[WHAT IS NEEDED]
Produce word for word the lines of the data below running from the one that has "out as a space" to the one that has "depsgraph = bpy.context.evaluated_depsgraph_get()", inclusive, and no others.

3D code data
▬▬▬▬▬▬▬▬▬▬

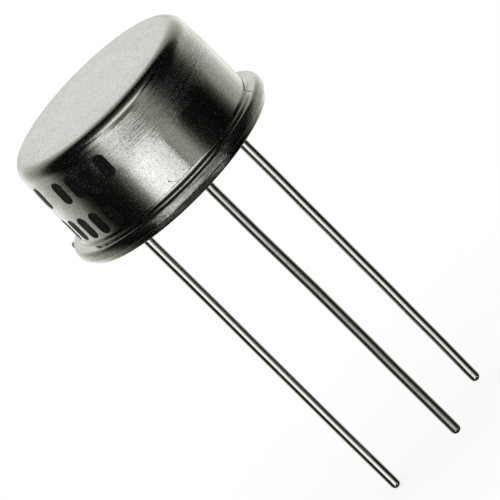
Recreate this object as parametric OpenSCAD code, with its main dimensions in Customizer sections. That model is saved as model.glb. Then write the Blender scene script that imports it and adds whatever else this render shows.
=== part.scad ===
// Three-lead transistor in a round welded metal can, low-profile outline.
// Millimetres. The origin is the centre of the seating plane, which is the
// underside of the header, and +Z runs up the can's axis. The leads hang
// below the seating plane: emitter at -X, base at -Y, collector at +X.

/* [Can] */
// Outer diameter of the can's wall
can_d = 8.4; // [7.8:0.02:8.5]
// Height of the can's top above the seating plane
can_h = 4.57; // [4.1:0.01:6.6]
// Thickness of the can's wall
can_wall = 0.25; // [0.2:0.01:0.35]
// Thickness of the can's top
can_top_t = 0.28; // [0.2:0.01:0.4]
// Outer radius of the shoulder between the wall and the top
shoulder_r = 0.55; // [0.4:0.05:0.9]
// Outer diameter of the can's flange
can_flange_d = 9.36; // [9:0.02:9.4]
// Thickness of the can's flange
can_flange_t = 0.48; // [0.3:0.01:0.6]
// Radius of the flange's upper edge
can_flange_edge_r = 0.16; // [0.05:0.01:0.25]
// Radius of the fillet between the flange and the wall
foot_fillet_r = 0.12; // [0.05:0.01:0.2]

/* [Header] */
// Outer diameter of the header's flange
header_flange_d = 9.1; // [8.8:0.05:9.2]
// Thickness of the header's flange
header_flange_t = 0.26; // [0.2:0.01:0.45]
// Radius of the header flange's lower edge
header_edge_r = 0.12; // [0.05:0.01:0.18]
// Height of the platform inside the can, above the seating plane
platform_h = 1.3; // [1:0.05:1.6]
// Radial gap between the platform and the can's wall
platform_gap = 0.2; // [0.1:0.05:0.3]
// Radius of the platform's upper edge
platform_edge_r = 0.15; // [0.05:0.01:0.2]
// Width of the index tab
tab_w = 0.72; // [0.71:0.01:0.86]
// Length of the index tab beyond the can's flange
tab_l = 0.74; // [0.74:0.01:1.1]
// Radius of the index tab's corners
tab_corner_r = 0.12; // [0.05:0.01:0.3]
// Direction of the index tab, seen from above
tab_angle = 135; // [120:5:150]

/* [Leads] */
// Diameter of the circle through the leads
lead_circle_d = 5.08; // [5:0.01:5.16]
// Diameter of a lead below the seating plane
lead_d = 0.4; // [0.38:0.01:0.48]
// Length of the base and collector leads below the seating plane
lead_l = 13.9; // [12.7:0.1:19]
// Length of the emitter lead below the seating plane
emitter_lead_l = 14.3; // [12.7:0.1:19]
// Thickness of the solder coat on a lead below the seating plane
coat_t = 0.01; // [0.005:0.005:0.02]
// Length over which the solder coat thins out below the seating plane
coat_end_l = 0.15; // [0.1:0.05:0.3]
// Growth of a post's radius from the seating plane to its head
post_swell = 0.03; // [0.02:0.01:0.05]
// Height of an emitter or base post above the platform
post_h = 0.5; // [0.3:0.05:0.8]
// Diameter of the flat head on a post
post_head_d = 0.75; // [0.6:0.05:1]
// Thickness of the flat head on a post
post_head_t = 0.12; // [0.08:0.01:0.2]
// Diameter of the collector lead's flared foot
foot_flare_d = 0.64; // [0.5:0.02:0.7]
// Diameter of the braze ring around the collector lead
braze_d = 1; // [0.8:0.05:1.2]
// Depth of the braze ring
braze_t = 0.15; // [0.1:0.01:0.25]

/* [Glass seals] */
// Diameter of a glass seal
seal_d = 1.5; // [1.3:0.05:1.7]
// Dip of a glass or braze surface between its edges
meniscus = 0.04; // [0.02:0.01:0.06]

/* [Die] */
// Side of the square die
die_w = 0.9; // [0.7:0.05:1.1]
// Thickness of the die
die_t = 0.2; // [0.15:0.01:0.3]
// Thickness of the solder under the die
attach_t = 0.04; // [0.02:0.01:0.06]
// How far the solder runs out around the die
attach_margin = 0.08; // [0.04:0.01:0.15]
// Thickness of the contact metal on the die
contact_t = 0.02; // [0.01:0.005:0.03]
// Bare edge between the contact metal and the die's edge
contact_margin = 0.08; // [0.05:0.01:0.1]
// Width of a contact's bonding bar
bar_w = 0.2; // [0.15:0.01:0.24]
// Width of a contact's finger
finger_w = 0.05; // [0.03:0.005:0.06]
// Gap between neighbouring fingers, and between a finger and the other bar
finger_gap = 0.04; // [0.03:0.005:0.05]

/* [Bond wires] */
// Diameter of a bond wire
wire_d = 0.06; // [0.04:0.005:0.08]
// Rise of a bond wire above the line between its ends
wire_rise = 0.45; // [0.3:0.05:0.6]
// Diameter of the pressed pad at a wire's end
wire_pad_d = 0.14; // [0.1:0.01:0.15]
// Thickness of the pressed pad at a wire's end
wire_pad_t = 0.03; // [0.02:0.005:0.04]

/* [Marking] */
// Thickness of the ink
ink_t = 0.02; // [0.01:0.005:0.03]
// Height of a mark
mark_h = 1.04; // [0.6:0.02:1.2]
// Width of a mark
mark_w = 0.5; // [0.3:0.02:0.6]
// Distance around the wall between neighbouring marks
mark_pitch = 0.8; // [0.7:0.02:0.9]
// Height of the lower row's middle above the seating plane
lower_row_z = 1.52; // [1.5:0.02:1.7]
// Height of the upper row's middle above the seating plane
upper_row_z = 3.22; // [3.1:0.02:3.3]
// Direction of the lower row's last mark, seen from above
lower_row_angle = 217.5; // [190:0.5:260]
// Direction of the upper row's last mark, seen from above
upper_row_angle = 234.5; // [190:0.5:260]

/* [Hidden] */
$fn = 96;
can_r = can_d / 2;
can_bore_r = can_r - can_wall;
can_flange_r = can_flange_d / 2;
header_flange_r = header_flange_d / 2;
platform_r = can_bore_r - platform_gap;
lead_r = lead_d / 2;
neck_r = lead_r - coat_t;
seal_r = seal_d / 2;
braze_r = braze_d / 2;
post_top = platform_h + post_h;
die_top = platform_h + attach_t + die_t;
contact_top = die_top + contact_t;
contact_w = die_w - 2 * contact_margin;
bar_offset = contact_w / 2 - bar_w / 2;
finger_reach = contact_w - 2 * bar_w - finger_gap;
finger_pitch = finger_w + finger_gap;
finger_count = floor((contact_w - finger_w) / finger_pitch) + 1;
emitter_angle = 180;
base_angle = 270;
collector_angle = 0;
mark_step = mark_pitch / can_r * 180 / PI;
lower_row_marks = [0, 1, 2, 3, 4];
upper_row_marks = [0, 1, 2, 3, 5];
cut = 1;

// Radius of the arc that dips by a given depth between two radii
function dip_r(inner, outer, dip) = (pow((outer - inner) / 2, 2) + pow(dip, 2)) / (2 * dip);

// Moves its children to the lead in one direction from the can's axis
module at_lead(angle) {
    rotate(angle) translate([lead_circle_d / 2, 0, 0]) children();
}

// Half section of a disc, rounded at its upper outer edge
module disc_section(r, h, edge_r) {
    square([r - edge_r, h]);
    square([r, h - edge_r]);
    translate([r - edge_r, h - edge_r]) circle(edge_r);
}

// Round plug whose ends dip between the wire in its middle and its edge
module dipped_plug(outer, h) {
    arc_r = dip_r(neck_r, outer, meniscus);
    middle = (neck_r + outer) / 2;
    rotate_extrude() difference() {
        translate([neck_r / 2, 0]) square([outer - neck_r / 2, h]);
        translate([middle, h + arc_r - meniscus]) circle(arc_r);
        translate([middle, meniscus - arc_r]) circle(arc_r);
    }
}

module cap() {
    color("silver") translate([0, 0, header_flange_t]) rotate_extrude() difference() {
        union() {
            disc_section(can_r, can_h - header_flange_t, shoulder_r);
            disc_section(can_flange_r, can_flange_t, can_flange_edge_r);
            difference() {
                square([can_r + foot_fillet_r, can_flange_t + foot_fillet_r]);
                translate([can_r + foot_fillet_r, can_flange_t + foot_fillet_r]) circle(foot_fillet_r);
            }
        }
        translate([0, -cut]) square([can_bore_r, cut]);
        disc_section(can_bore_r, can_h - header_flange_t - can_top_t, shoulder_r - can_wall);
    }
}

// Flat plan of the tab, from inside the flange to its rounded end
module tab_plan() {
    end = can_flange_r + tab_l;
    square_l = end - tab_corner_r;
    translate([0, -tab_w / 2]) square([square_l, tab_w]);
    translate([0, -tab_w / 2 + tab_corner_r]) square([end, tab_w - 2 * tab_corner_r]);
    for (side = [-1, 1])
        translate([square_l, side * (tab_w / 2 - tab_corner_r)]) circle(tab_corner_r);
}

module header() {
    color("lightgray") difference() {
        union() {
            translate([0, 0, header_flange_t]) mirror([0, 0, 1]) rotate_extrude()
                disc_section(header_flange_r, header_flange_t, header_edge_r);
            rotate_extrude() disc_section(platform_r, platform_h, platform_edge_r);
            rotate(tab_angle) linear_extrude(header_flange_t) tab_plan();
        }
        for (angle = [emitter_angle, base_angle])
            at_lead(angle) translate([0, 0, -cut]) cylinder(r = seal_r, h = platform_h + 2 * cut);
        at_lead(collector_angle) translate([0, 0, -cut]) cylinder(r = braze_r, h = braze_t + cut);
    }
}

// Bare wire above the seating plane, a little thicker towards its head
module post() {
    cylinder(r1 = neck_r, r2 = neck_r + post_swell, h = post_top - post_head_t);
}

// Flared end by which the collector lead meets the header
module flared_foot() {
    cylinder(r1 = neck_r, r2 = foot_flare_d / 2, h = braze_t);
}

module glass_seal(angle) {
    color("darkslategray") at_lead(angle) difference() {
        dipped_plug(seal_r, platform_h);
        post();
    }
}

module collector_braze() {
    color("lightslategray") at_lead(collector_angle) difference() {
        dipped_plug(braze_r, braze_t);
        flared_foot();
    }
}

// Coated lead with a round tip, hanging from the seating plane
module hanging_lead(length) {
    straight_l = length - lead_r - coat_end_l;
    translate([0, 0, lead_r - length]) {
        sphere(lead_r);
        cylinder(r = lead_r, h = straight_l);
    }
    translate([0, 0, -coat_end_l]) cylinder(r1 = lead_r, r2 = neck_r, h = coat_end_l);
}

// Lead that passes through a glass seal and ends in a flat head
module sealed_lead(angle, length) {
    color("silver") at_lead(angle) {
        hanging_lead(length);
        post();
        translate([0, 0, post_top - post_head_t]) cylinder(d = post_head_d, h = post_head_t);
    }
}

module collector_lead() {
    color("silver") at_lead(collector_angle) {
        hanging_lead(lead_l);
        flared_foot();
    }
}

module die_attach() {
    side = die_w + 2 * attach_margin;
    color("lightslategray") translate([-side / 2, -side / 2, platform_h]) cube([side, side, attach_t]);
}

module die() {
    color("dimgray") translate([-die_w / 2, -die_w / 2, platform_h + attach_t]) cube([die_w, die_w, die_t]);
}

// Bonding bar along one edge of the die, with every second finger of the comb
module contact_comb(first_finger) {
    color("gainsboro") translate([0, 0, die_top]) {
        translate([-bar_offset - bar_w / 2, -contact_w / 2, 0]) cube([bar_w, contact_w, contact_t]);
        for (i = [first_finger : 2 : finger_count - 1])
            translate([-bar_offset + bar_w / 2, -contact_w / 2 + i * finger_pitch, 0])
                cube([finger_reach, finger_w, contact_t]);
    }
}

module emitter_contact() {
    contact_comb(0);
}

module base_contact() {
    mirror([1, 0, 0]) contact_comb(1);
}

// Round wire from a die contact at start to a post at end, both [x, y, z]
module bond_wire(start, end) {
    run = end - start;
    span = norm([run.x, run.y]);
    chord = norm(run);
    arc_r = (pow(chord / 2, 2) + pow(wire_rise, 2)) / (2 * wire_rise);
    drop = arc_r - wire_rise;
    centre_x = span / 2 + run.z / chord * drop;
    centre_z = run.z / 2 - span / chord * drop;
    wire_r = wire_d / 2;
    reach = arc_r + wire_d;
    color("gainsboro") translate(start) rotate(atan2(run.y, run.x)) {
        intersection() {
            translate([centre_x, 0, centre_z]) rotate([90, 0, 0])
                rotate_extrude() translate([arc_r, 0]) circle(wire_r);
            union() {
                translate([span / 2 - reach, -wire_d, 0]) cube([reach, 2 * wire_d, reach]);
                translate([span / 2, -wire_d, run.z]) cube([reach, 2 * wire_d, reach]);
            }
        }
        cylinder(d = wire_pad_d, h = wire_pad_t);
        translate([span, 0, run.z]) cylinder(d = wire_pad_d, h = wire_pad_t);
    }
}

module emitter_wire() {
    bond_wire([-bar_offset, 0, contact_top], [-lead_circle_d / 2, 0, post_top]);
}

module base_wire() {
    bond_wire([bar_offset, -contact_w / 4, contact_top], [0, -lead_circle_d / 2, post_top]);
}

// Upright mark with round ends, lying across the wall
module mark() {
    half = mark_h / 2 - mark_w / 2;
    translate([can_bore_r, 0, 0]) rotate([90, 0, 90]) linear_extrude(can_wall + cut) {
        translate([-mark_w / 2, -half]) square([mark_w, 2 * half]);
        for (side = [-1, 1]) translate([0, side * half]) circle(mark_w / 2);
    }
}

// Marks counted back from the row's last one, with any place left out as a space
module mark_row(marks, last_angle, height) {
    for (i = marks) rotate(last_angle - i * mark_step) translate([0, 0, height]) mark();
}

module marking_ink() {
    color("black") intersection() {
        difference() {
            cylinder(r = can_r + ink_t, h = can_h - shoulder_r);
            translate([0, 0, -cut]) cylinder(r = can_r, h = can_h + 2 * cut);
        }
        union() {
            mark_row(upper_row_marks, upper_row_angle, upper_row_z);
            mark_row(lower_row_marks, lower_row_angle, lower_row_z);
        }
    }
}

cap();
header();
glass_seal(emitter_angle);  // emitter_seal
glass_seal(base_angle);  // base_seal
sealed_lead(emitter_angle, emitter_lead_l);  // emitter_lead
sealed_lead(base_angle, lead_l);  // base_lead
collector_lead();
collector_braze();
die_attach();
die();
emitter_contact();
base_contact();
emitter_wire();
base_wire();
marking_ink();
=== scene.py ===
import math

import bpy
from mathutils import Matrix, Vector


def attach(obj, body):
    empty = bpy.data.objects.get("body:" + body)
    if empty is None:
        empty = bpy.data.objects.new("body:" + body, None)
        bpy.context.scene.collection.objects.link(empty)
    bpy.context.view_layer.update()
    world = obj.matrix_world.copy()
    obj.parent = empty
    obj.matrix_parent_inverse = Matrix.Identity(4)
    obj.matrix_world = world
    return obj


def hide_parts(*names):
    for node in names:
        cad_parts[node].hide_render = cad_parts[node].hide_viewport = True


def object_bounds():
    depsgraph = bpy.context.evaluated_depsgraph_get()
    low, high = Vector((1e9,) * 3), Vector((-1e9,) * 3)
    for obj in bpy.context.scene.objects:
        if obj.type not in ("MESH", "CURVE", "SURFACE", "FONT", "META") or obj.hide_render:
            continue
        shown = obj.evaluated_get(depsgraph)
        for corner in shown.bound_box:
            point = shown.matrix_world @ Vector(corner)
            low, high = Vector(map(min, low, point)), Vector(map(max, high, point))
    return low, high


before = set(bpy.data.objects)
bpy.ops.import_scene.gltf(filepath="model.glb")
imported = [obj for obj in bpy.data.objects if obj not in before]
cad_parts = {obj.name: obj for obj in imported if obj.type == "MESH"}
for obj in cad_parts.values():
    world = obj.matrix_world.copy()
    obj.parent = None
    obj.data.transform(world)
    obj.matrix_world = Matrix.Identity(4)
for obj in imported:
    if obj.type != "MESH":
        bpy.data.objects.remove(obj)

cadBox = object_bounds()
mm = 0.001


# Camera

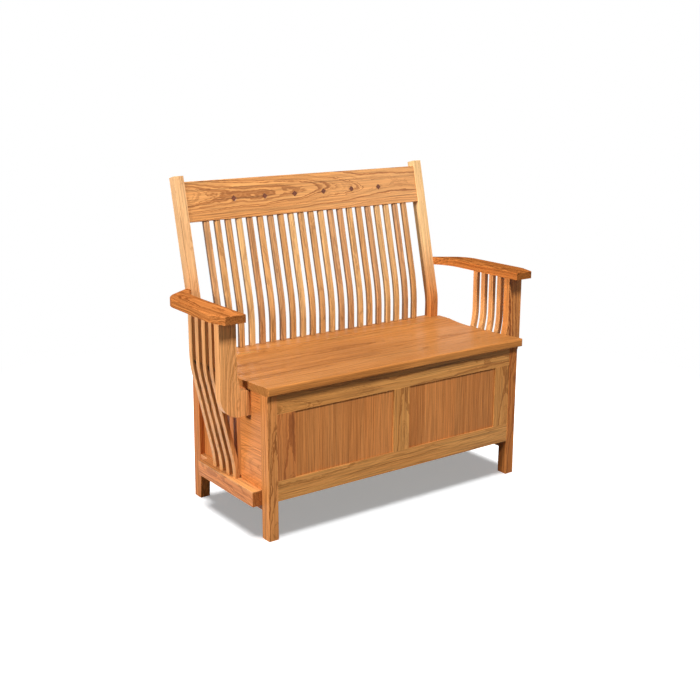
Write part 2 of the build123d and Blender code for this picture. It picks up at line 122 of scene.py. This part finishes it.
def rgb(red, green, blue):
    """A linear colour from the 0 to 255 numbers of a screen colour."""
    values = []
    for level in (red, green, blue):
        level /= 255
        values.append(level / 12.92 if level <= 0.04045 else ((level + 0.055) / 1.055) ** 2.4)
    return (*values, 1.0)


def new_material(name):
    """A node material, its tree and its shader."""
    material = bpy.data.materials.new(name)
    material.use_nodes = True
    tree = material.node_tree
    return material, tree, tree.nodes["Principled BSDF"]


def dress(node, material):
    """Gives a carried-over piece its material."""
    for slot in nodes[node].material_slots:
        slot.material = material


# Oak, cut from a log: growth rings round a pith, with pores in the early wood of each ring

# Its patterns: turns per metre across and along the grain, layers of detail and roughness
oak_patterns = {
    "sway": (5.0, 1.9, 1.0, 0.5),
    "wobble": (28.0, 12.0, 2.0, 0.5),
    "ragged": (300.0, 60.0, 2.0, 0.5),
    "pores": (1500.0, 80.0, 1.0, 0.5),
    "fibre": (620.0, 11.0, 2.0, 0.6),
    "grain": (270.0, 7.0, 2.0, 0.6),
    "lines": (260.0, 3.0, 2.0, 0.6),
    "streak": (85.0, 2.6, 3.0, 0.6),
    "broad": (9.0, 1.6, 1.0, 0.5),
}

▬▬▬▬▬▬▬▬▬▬

[ANSWER TO THIS EXERCISE]
// Marks counted back from the row's last one, with any place left out as a space
module mark_row(marks, last_angle, height) {
    for (i = marks) rotate(last_angle - i * mark_step) translate([0, 0, height]) mark();
}

module marking_ink() {
    color("black") intersection() {
        difference() {
            cylinder(r = can_r + ink_t, h = can_h - shoulder_r);
            translate([0, 0, -cut]) cylinder(r = can_r, h = can_h + 2 * cut);
        }
        union() {
            mark_row(upper_row_marks, upper_row_angle, upper_row_z);
            mark_row(lower_row_marks, lower_row_angle, lower_row_z);
        }
    }
}

cap();
header();
glass_seal(emitter_angle);  // emitter_seal
glass_seal(base_angle);  // base_seal
sealed_lead(emitter_angle, emitter_lead_l);  // emitter_lead
sealed_lead(base_angle, lead_l);  // base_lead
collector_lead();
collector_braze();
die_attach();
die();
emitter_contact();
base_contact();
emitter_wire();
base_wire();
marking_ink();
=== scene.py ===
import math

import bpy
from mathutils import Matrix, Vector


def attach(obj, body):
    empty = bpy.data.objects.get("body:" + body)
    if empty is None:
        empty = bpy.data.objects.new("body:" + body, None)
        bpy.context.scene.collection.objects.link(empty)
    bpy.context.view_layer.update()
    world = obj.matrix_world.copy()
    obj.parent = empty
    obj.matrix_parent_inverse = Matrix.Identity(4)
    obj.matrix_world = world
    return obj


def hide_parts(*names):
    for node in names:
        cad_parts[node].hide_render = cad_parts[node].hide_viewport = True


def object_bounds():
    depsgraph = bpy.context.evaluated_depsgraph_get()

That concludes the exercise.